Purpose
Extant crisis response literature focuses on the survival and adaptation efforts of organizations, leaving the opportunity of deploying more proactive market-shaping strategies unexplored. This paper aims to examine the early strategic responses deployed by air-travel services players for navigating through the COVID-19 pandemic.
Design/methodology/approach
Drawing on a qualitative case study and grounded theory methods, this research analyzes how DUBZ – a purposefully selected company operating in the air-travel services sector in the emirate of Dubai (UAE) – responded to the coronavirus disruption.
Findings
Using this unique case as a basis for grounded theorizing, a framework was developed for understanding how air-travel service providers can effectively navigate through the crisis – the guard-potentiate-shape model. The advanced model suggests that in times of disruption, industry players should adopt several strategies to: guard against failure; potentiate innovative change; and shape the future design of air-travel services.
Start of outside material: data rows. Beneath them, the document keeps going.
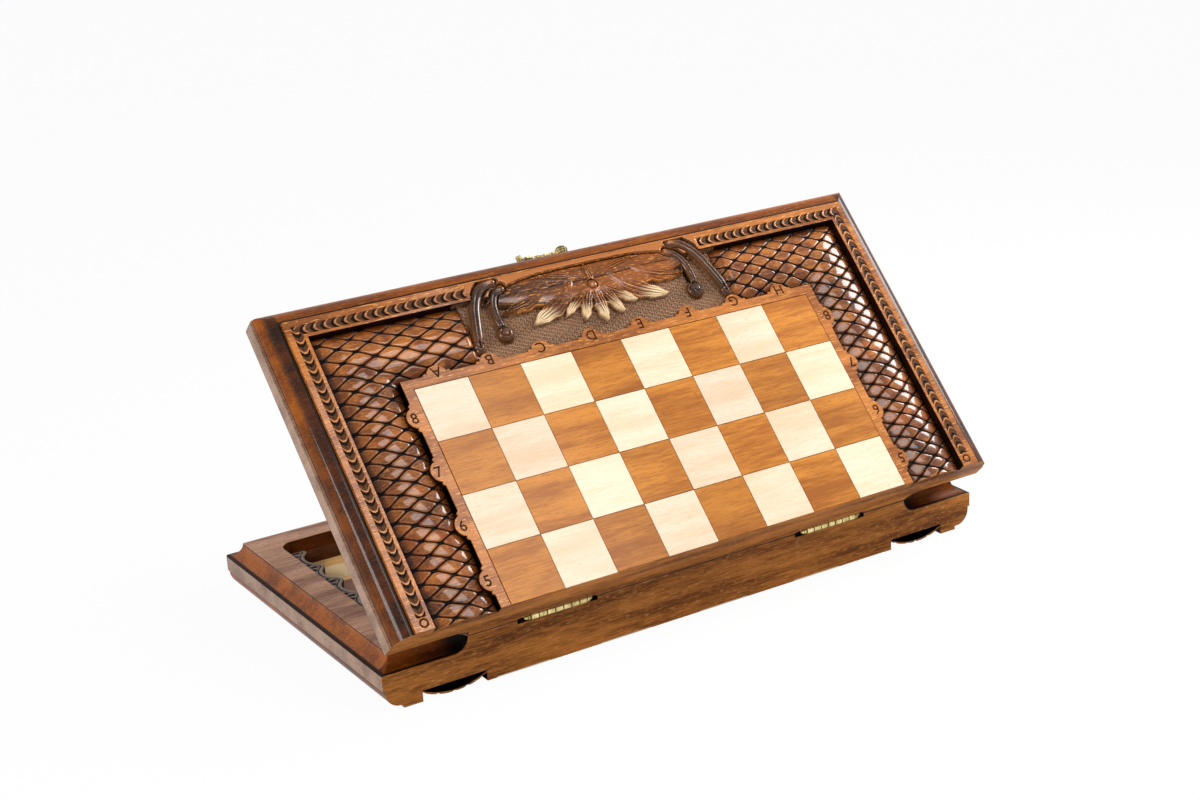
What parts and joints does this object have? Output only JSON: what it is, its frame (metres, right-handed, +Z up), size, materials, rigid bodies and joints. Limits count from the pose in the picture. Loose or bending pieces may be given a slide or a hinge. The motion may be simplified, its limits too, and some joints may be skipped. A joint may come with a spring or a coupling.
{
  "type": "folding chess board",
  "caption": "Carved wooden chess board in two hinged halves that close with a brass latch and open to a backgammon tray.",
  "frame": {"origin": "middle of the lower half's outer face, on the surface that the board lies on", "axes": "+X along the hinges, +Y from the hinge side to the latch side, +Z up"},
  "size_m": [0.5, 0.2822, 0.2324],
  "materials": {
    "case_wood": "varnished walnut brown, carved on the outside",
    "light_veneer": "glossy pale maple",
    "dark_veneer": "glossy brown walnut",
    "floor_veneer": "glossy honey maple",
    "light_point_wood": "satin mid brown",
    "dark_point_wood": "satin dark brown",
    "rail_wood": "satin grey brown, carved",
    "brass": "polished, a little aged"
  },
  "bodies": {
    "lower_half": {"lower_case": "case_wood", "lower_light_squares": "light_veneer", "lower_dark_squares": "dark_veneer", "lower_tray_veneer": "floor_veneer", "lower_light_points": "light_point_wood", "lower_dark_points": "dark_point_wood", "lower_left_rail": "rail_wood", "lower_right_rail": "rail_wood", "lower_hinge_screws": "brass", "left_hinge_lower_leaf": "brass", "right_hinge_lower_leaf": "brass", "left_hinge_pin": "brass", "right_hinge_pin": "brass", "catch_plate": "brass", "catch_plate_screws": "brass", "catch_stud": "brass"},
    "upper_half": {"upper_case": "case_wood", "upper_light_squares": "light_veneer", "upper_dark_squares": "dark_veneer", "upper_tray_veneer": "floor_veneer", "upper_light_points": "light_point_wood", "upper_dark_points": "dark_point_wood", "upper_left_rail": "rail_wood", "upper_right_rail": "rail_wood", "upper_hinge_screws": "brass", "left_hinge_upper_leaf": "brass", "right_hinge_upper_leaf": "brass", "latch_plate": "brass", "latch_plate_screws": "brass", "latch_washer": "brass", "latch_rivet": "brass"},
    "latch_hook": {"latch_hook": "brass"}
  },
  "joints": [
    {"name": "lid_hinge", "type": "hinge", "parent": "lower_half", "child": "upper_half", "pos_m": [0, -0.125, 0.037], "axis": [1, 0, 0], "range_deg": [-45, 135]},
    {"name": "hook_swing", "type": "hinge", "parent": "upper_half", "child": "latch_hook", "pos_m": [0.001, 0.04372, 0.22693], "axis": [0, -0.7071, -0.7071], "range_deg": [-15, 90]}
  ]
}
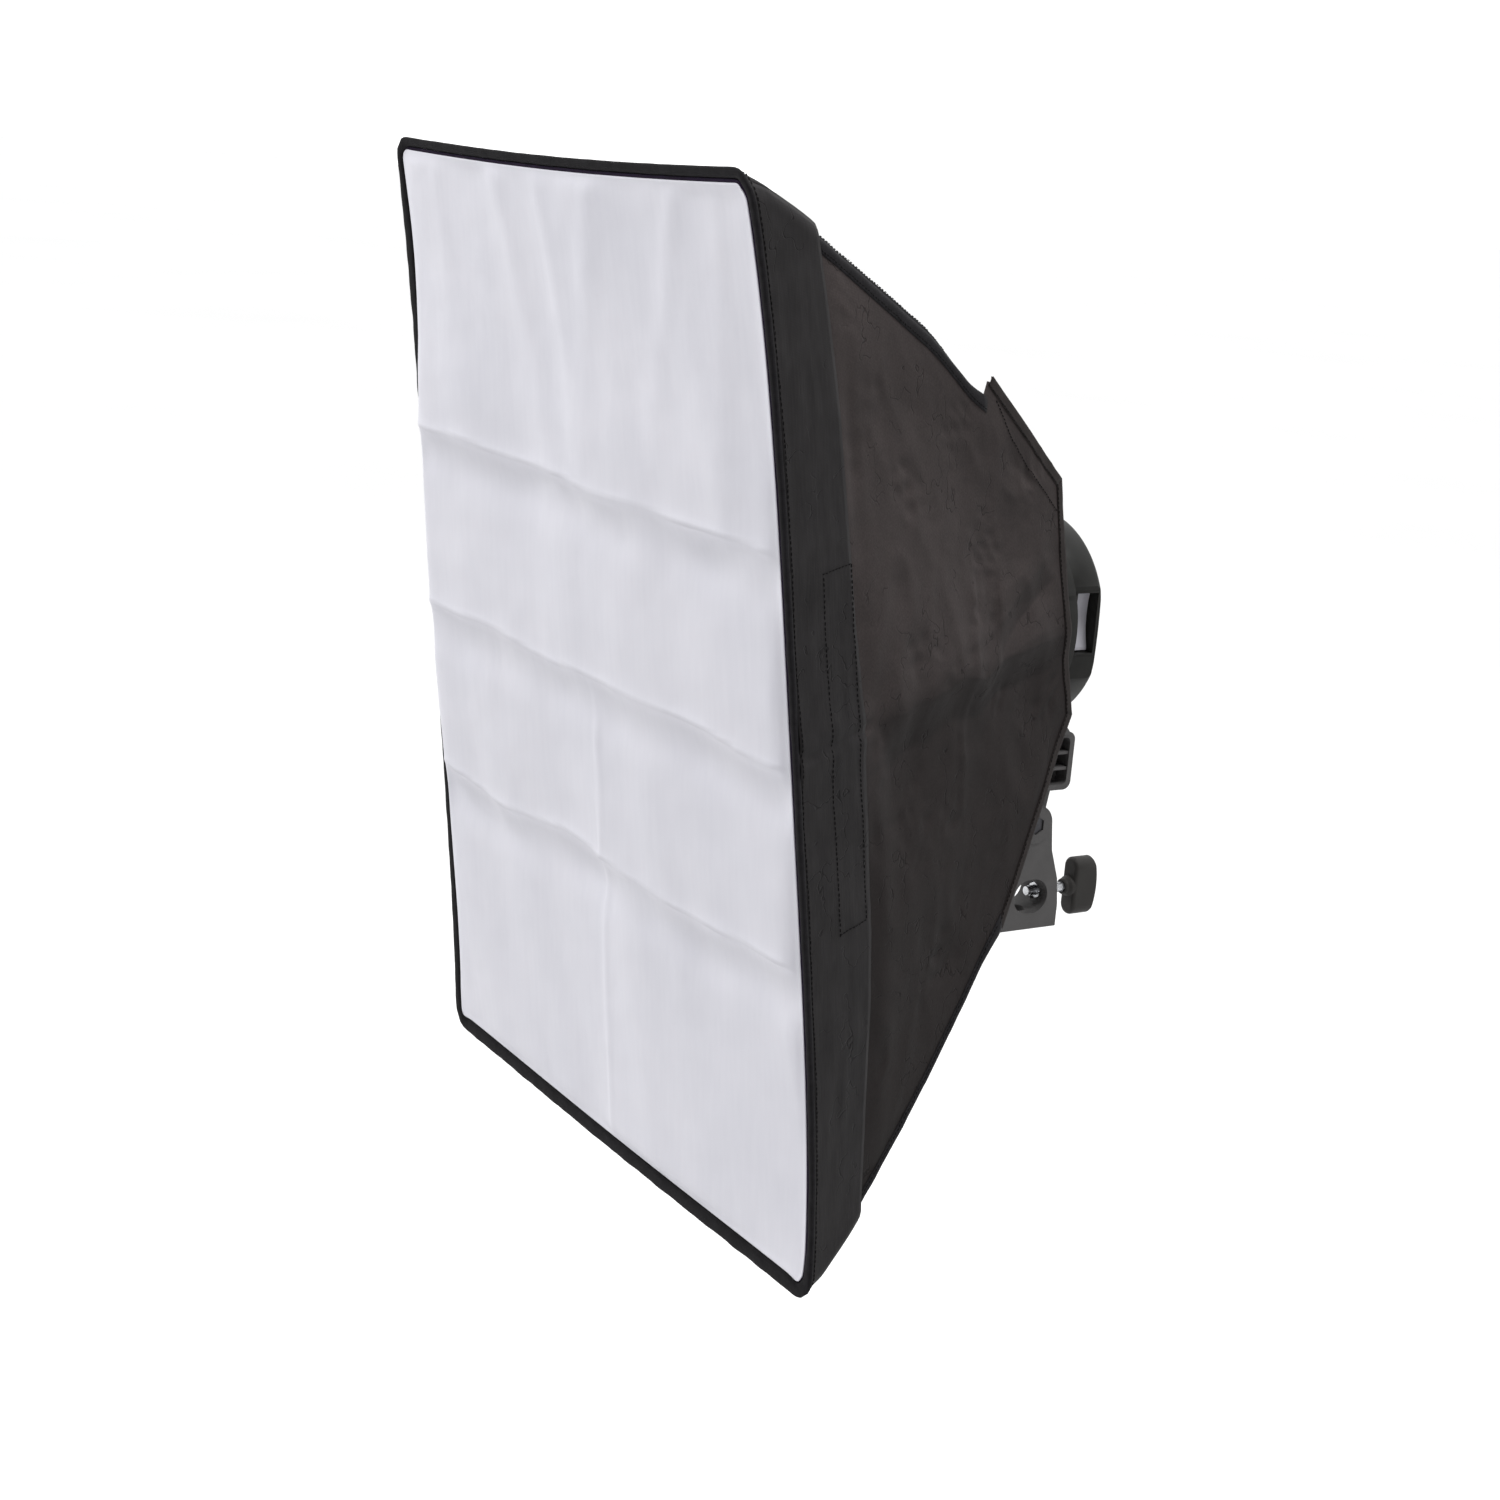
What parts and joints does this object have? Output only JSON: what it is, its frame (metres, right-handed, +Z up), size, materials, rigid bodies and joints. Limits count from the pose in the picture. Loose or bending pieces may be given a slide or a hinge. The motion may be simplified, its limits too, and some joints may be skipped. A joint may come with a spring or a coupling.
{
  "type": "softbox",
  "caption": "Rectangular fabric softbox with a white front diffuser on a tilting lamp head, with a light-stand bracket and thumb-screw clamp.",
  "frame": {"origin": "middle of the mouth of the stand socket, on the underside of the bracket", "axes": "+Z up along the stand, the lit front faces -Y, +X to the right seen from the front"},
  "size_m": [0.5, 0.5282, 0.695],
  "materials": {
    "band_cloth": "satin nylon, fine vertical wrinkles",
    "panel_cloth": "matt brown-black coated nylon, silver inside",
    "hem_cloth": "black binding tape",
    "diffuser_cloth": "white translucent polyester with fold creases",
    "tape": "hook-and-loop tape",
    "rod_steel": "spring rod, black",
    "rod_cap": "end cap",
    "head_plastic": "black moulded plastic, satin gloss",
    "arm_plastic": "dark grey glass-filled nylon",
    "knob_plastic": "dark grey plastic",
    "rocker_plastic": "light grey rocker",
    "zinc_steel": "zinc-plated fasteners",
    "black_steel": "black-oxide bolt",
    "holder_ceramic": "white lampholder",
    "lamp_white": "white ballast and coated glass tubes",
    "terminal": "natural nylon"
  },
  "bodies": {
    "bracket": {"stand_bracket": "arm_plastic", "clamp_nut": "zinc_steel", "tilt_bolt": "black_steel"},
    "head": {"arm_screws": "zinc_steel", "cover_screws": "zinc_steel", "tilt_arm": "arm_plastic", "cord_gland": "knob_plastic", "front_housing": "head_plastic", "rear_cover": "head_plastic", "socket_plate": "head_plastic", "switch_bezel_left": "head_plastic", "switch_bezel_right": "head_plastic", "rod_hub": "arm_plastic", "terminal_block": "terminal", "band_top": "band_cloth", "panel_top": "panel_cloth", "hem_top": "hem_cloth", "loop_strip_top": "tape", "band_bottom": "band_cloth", "panel_bottom": "panel_cloth", "hem_bottom": "hem_cloth", "loop_strip_bottom": "tape", "band_left": "band_cloth", "panel_left": "panel_cloth", "hem_left": "hem_cloth", "loop_strip_left": "tape", "band_right": "band_cloth", "panel_right": "panel_cloth", "hem_right": "hem_cloth", "loop_strip_right": "tape", "rod_top_left": "rod_steel", "rod_tip_top_left": "rod_cap", "rod_top_right": "rod_steel", "rod_tip_top_right": "rod_cap", "rod_bottom_left": "rod_steel", "rod_tip_bottom_left": "rod_cap", "rod_bottom_right": "rod_steel", "rod_tip_bottom_right": "rod_cap", "lampholder_1": "holder_ceramic", "lamp_1": "lamp_white", "lampholder_2": "holder_ceramic", "lamp_2": "lamp_white", "lampholder_3": "holder_ceramic", "lamp_3": "lamp_white", "lampholder_4": "holder_ceramic", "lamp_4": "lamp_white"},
    "clamp_pad": {"clamp_pad": "zinc_steel"},
    "clamp_thumbscrew": {"clamp_screw": "zinc_steel", "clamp_knob": "knob_plastic"},
    "tilt_washer": {"tilt_washer": "zinc_steel"},
    "tilt_hand_nut": {"tilt_knob": "knob_plastic", "tilt_insert": "zinc_steel"},
    "rocker_left": {"switch_rocker_left": "rocker_plastic"},
    "rocker_right": {"switch_rocker_right": "rocker_plastic"},
    "diffuser": {"diffuser": "diffuser_cloth", "hook_tabs": "tape"}
  },
  "joints": [
    {"name": "head_tilt", "type": "hinge", "parent": "bracket", "child": "head", "pos_m": [0, 0, 0.086], "axis": [1, 0, 0], "range_deg": [-45, 45]},
    {"name": "clamp_feed", "type": "slide", "parent": "bracket", "child": "clamp_pad", "axis": [0, 1, 0], "range_m": [-0.0025, 0.005]},
    {"name": "clamp_turn", "type": "hinge", "parent": "clamp_pad", "child": "clamp_thumbscrew", "pos_m": [0, 0.03, 0.026], "axis": [0, 1, 0], "range_deg": [-720, 1440]},
    {"name": "tilt_lock_feed", "type": "slide", "parent": "bracket", "child": "tilt_washer", "axis": [-1, 0, 0], "range_m": [0, 0.0025]},
    {"name": "tilt_lock_turn", "type": "hinge", "parent": "tilt_washer", "child": "tilt_hand_nut", "pos_m": [-0.03, 0, 0.086], "axis": [-1, 0, 0], "range_deg": [0, 720]},
    {"name": "rocker_left_press", "type": "hinge", "parent": "head", "child": "rocker_left", "pos_m": [-0.0604, -0.0215, 0.26], "axis": [0, -1, 0], "range_deg": [0, 8]},
    {"name": "rocker_right_press", "type": "hinge", "parent": "head", "child": "rocker_right", "pos_m": [0.0604, -0.0215, 0.26], "axis": [0, 1, 0], "range_deg": [0, 8]},
    {"name": "diffuser_release", "type": "slide", "parent": "head", "child": "diffuser", "axis": [0, -0.9914, -0.1305], "range_m": [0, 0.15]}
  ],
  "couplings": [
    {"joint": "clamp_feed", "follows": "clamp_turn", "m_per_rad": 0.00019894},
    {"joint": "tilt_lock_feed", "follows": "tilt_lock_turn", "m_per_rad": 0.00019894}
  ]
}
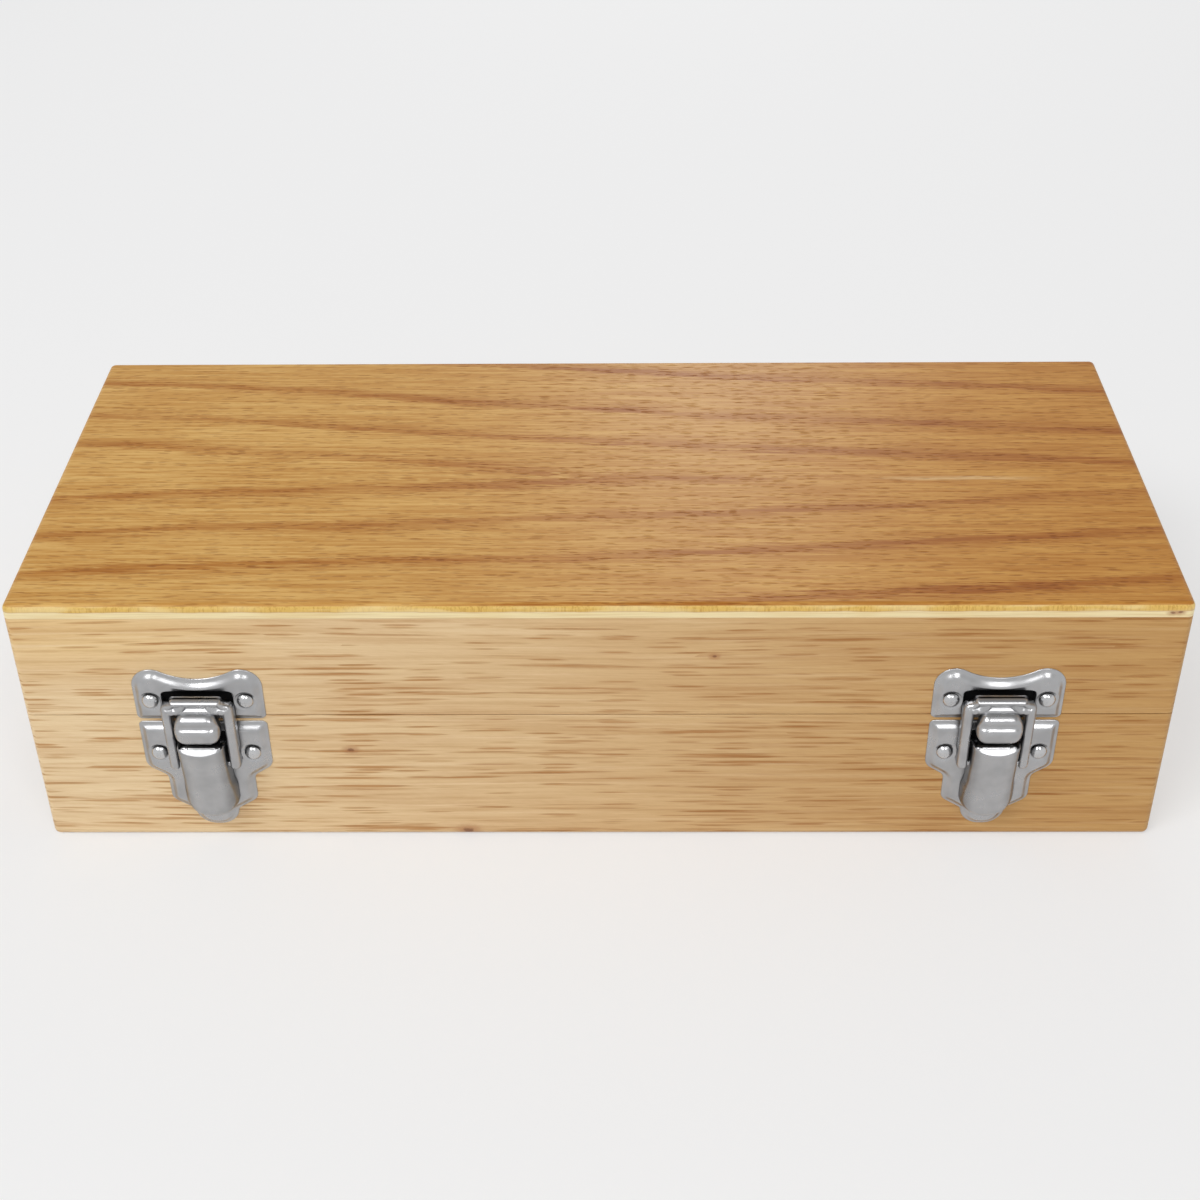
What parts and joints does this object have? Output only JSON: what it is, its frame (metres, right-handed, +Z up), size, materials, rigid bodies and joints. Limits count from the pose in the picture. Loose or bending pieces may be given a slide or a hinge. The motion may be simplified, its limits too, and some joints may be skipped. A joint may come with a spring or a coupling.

An outcome of forward-looking shaping strategies that may define the new post-pandemic normal in the air-travel services sector constitutes the idea of “scattered/diffused airports” with a modified design of airport services architecture.
Originality/value
The insights from the grounded theoretical framework contribute to both the empirical research on crisis management and the nascent literature on market-shaping strategies. Air-travel services organizations may learn how to increase their resilience and build new industry normalcy in the post-disruption period.